I do not want someone else to walk into this kind of negativity when they may be in a transitional moment associated with moving to a new and unknown locale. I do not want others to feel the initial anger and subsequent sadness that results from judgmental and mean behavior.
Here is the full text of my Letter to the Editor of The Aspen Times if you missed it, along with the web link: https://www.aspentimes.com/opinion/letter-to-the-editor/wheres-the-aspen-love/
Recently, I decided to move to Aspen on a more permanent basis, where my mother has owned multiple properties for years.
I joined an Aspen, Colorado Facebook group and announced this fact in the group. I was welcomed by many friendly members; however, there were some who basically said “We don’t want you here.”
Sadly, I am not alone in this experience. I have reviewed others’ posts where they have received similar backlash simply for wanting to share this wonderful place in the world.
These online haters I encountered seem to think that Aspen is “theirs” and are unwilling to share it with anyone.
What is wrong with our society today where we have turned our back on our founding principles and instead replaced them with a selfish, zero sum game mentality?
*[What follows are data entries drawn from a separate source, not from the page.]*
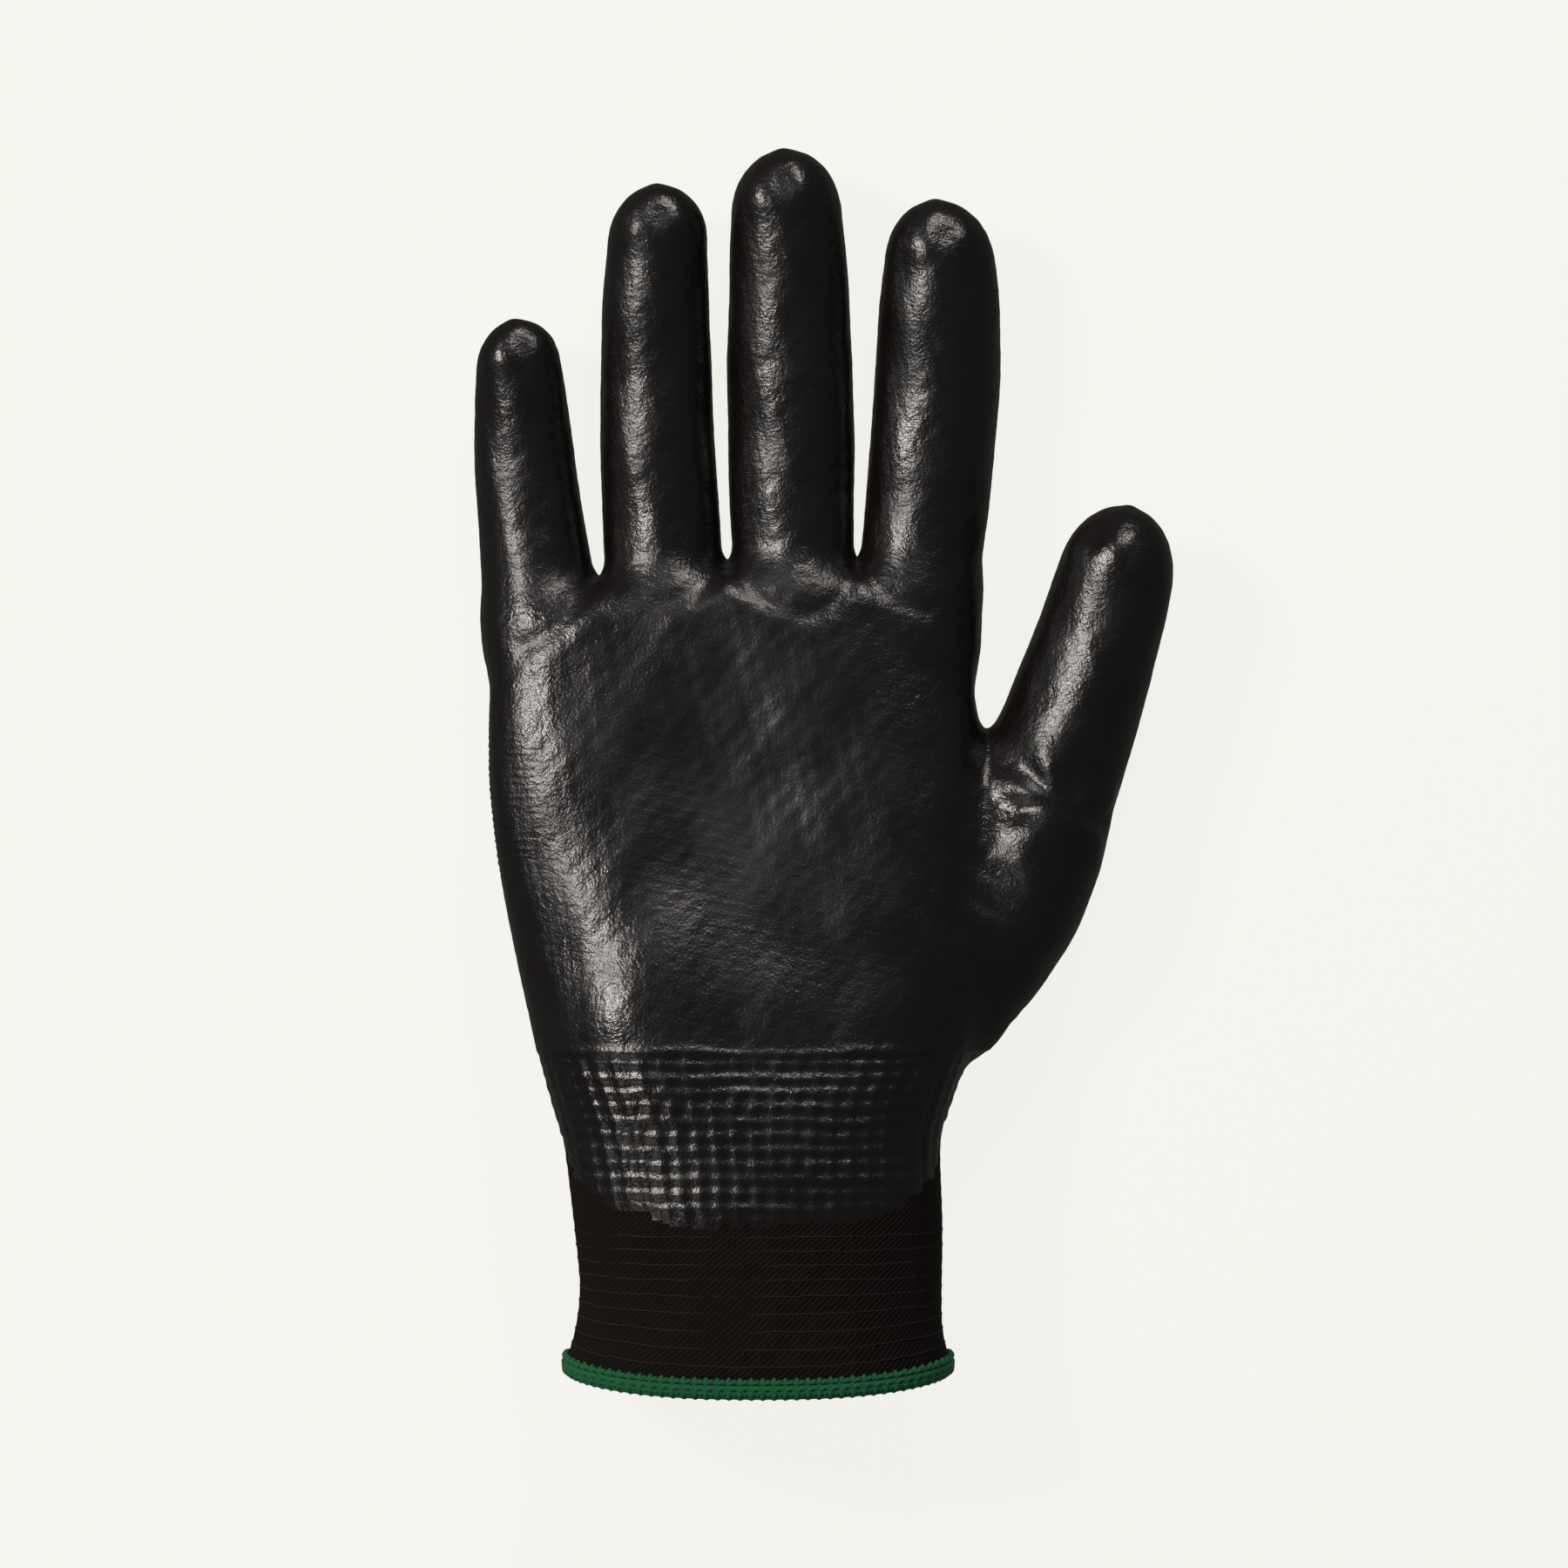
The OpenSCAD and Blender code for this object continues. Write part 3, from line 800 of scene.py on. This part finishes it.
def tube(name, line, radius, material, sides=8):
    """A closed loop of thread."""
    forward = loop_direction(line)
    out = gradient(line)
    out -= (out * forward).sum(1)[:, None] * forward
    out = unit(out)
    across = np.cross(forward, out)
    a = np.linspace(0, 2 * np.pi, sides, endpoint=False)
    rings = line[:, None] + radius * (np.cos(a)[None, :, None] * out[:, None]
                                      + np.sin(a)[None, :, None] * across[:, None])
    n = len(line)
    i, j = np.meshgrid(np.arange(n), np.arange(sides), indexing="ij")
    here, ahead = i * sides, (i + 1) % n * sides
    j2 = (j + 1) % sides
    faces = np.stack((here + j, here + j2, ahead + j2, ahead + j), -1).reshape(-1, 4)
    points = rings.reshape(-1, 3)
    return make_mesh(name, points, faces, material, attributes={"rest": points})


for k in range(ELASTIC_COUNT):
    ring, outward, _ = cuff_ring(FIRST_ELASTIC - ELASTIC_PITCH * k)
    ring = ring + outward * -ELASTIC_SINK
    ring[:, 1] += 0.10 * waves(ring, 7, 40 + k) + 0.05 * waves(ring, 2.5, 60 + k)
    thread = tube(f"elastic_{k + 1}", ring, ELASTIC_RADIUS, elastic_grey, 6)
    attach(thread, "cuff")
    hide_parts("elastic_threads")

# The hem's threads. Each stitch climbs from the first y above the edge and the first
# distance out to the second, and comes back down. shift is the stitch's start and lag
# its lean, both as shares of a stitch.
HEM_THREADS = (
    dict(name="hem_outer_looper", node="hem_outer_looper_thread", y=(-1.2, 1.5),
         out=(-0.05, -0.15), radius=0.55, shift=0.0, lag=0.22),
    dict(name="hem_cover", node=None, y=(-1.5, 0.0),
         out=(0.0, 0.15), radius=0.55, shift=0.5, lag=-0.25),
    dict(name="hem_edge_chain", node=None, y=(-1.75, -1.5),
         out=(-0.9, -0.45), radius=0.62, shift=0.5, lag=-0.22),
    dict(name="hem_inner_looper", node="hem_inner_looper_thread", y=(-1.4, 1.5),
         out=(-1.7, -2.0), radius=0.55, shift=0.25, lag=0.20),
    dict(name="hem_needle_thread", node="hem_needle_thread", y=(0.9, 1.2),
         out=(0.1, 0.2), radius=0.4, shift=0.5, lag=0.3),
)
edge, edge_outward, edge_length = cuff_ring(CUFF_END, STITCHES * PER_STITCH)
edge_direction = loop_direction(edge)
stitch_length = edge_length / STITCHES


def hem_thread(name, node, y, out, radius, shift, lag):
    """A looping thread round the cuff's edge."""
    phase = 2 * np.pi * (np.arange(len(edge)) / PER_STITCH + shift)
    climb = (0.5 - 0.5 * np.cos(phase)) ** 0.8
    line = edge + edge_outward * (out[0] + (out[1] - out[0]) * climb)[:, None]
    line[:, 1] += y[0] + (y[1] - y[0]) * climb
    line += edge_direction * (lag * stitch_length * np.sin(phase))[:, None]
    piece = tube(name, line, radius, hem_green)
    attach(piece, "cuff")
    if node:
        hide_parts(node)


for thread in HEM_THREADS:
    hem_thread(**thread)

# ---- floor, light and camera ------------------------------------------------

FLOOR_HALF = 6.0                # metres from the middle to each side
floor_material = Nodes("floor").finish(
    Base_Color=(0.05, 0.05, 0.048, 1), Roughness=0.9, Specular_IOR_Level=0.1,
    Emission_Color=(1.0, 0.991, 0.937, 1), Emission_Strength=0.87)
floor_mesh = bpy.data.meshes.new("floor")
signs = ((-1, -1), (1, -1), (1, 1), (-1, 1))
floor_corners = [(x * FLOOR_HALF, y * FLOOR_HALF, 0) for x, y in signs]
floor_mesh.from_pydata(floor_corners, [], [(0, 1, 2, 3)])
floor_mesh.materials.append(floor_material)
floor = add_object("floor", floor_mesh)
floor.visible_glossy = False    # the studio keeps the floor's glare off the sides

world = bpy.data.worlds.new("studio")
world.use_nodes = True
background = world.node_tree.nodes["Background"]
background.inputs["Color"].default_value = (1.0, 0.98, 0.95, 1)
background.inputs["Strength"].default_value = 0.10
bpy.context.scene.world = world

# Name, place in metres, size and power in watts. Each light faces the glove's middle.
LIGHTS = (
    ("key", (-0.95, 0.50, 1.12), (0.2, 0.3), 18),
    ("low_left", (-1.0, -0.75, 1.2), (0.2, 0.25), 2),
    ("tips", (0.25, 1.3, 0.95), (0.2, 0.2), 9),
)
for name, location, size, power in LIGHTS:
    light_data = bpy.data.lights.new(name, "AREA")
    light_data.shape = "RECTANGLE"
    light_data.size, light_data.size_y = size
    light_data.energy = power
    light_data.color = (1.0, 0.955, 0.92)
    light = add_object(name, light_data)
    light.location = location
    light.rotation_mode = "QUATERNION"
    light.rotation_quaternion = (-Vector(location)).to_track_quat("-Z", "Y")

CAMERA_DISTANCE = 1.2           # metres
VIEW_WIDTH = 0.301              # metres seen across the picture at that distance
VIEW_MIDDLE = (-7.94, -1.42, 14)
SENSOR = 36
camera_data = bpy.data.cameras.new("camera")
camera_data.lens = SENSOR * CAMERA_DISTANCE / VIEW_WIDTH
camera_data.sensor_width = SENSOR
camera = add_object("camera", camera_data)
camera.location = [v * MM for v in VIEW_MIDDLE]
camera.location.z += CAMERA_DISTANCE
bpy.context.scene.camera = camera
bpy.context.scene.view_settings.view_transform = "Standard"
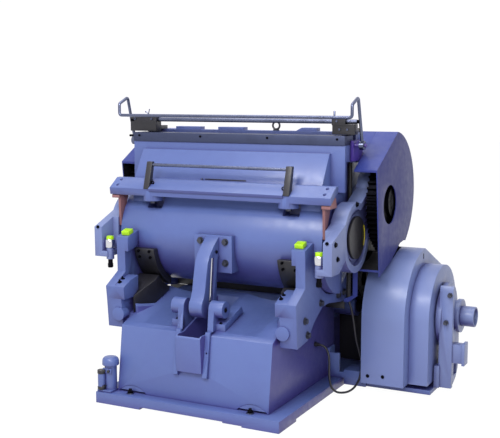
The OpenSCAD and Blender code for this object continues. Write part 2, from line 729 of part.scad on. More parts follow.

Is there so much resentment that we are close to an internal conflict resembling a civil war?
You can hate me all you want, but I promise I am not responsible for your plight. In fact, I am protesting income inequality and corporate greed by giving up my high-paying career to live more austerely, and I am writing inspirational stories (for free on my blog) that I hope will help society. Trust me, I am not the one to blame.
I would love to dialogue with you to discuss potential remedies to the housing crisis facing our collective home. I am sure with all the bright minds here, we can find some sort of solution.
I know that we all encounter uncalled-for, mean-spirited remarks from time to time. However, I aspire to make the world a kinder and more accepting environment, and I decided to take a stand. For all of us.
Here is an example of how communities should operate.
Recently, I watched LinkedIn’s inaugural Infused event, which can be found here: https://business.linkedin.com/marketing-solutions/webinars/21/08/infused-by-linkedin
At the beginning of the event, which was moderated by Trish Lindo, Senior Creator Manager at LinkedIn, Ms. Lindon told the audience about the rules that governed the conversation:
“We are here to support and uplift...We welcome open, honest and constructive feedback, and we will maintain a safe space for this community. We do not support minimization of our experiences or invalidation of others."
Obviously Facebook Groups do not operate under similar guidelines, but they should. I get that freedom of speech is an American right, but I also was raised to treat people with kindness, respect and acceptance.
The conversation about my situation is continuing in the public arena, with The Aspen Times publishing someone's absurd response to my letter. You can find it here: https://www.aspentimes.com/opinion/letter-to-the-editor/living-more-austerely-exactly-how/
Besides the fact that this response reeks of judgmental passive aggression, I read these comments with amusement and just laugh. However, many people must feel the same, as I found this sticker on Main Street in Crested Butte.
Have you ever moved to a community and had to justify yourself to your neighbors by answering a) how much or little money you have and b) what you plan to do for work?
How about if I am gay or straight? Want to know my religion or ethnicity so you can hate on me even more? Do these traits matter when you are deciding whether someone is a good person or not?
All of this dialogue sounds ridiculous and judgmental to me. I will be thinking long and hard about living in downtown Aspen; I am sure I can find a friendlier locale to make my home base of operations.
But again I ask, can we all please just try to exhibit more kindness and acceptance in our lives so that others can avoid a similar experience? Might we try to create safe spaces for dialogue when we have inevitable disagreements?